Crisis Events as a Catalyst for Change in the US Air Transportation
Author(s)Mozdzanowska, Aleksandra; Hansman, R. John
Historically, aircraft accidents have preceded the implementation of many changes in the US Air Transportation System. These accidents act as catalytic events which generate awareness of a problem and pressure for change to occur. Specifically, aircraft accidents indicate the presence of safety problems. As past safety problems were addressed the frequency of accidents decreased causing new drivers for system change to emerge. Current drivers for change in the US Air Transportation System include increases in demand in the face of limited capacity, emerging requirements such as the need to address growing environmental concerns, and the need to replace and update aging system components. This paper explores the role of catalytic events in bringing change to the US Air Transportation System with a focus on the implications for capacity driven change. In order to address capacity constraints, infrastructure improvements, such as construction of new runways, or efficiency improvements, which would allow aircraft to be spaced closer together, can be made.
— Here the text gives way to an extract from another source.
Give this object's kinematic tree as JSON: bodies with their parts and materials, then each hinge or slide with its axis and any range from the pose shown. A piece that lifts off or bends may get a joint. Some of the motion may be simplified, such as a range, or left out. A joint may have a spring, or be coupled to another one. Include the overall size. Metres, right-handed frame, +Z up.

However, changing the system in response to capacity can be difficult due to barriers posed by stakeholder conflicts and complex decision making and approval processes. The capacity problem, the need to address it, as well as the barriers to addressing it are presented in this paper. Finally, the paper explores the role of delays as catalytic capacity events and the likely actions following such an event.
A. Mozdzanowska, R.J. Hansman, "Crisis Events as a Catalyst for Change in the US Air Transportation System - Implications for Capacity", In Proceedings of the 10th International Conference on Technology Policy and Innovation. Stavanger, Norway. June 2007. Awarded Best Paper.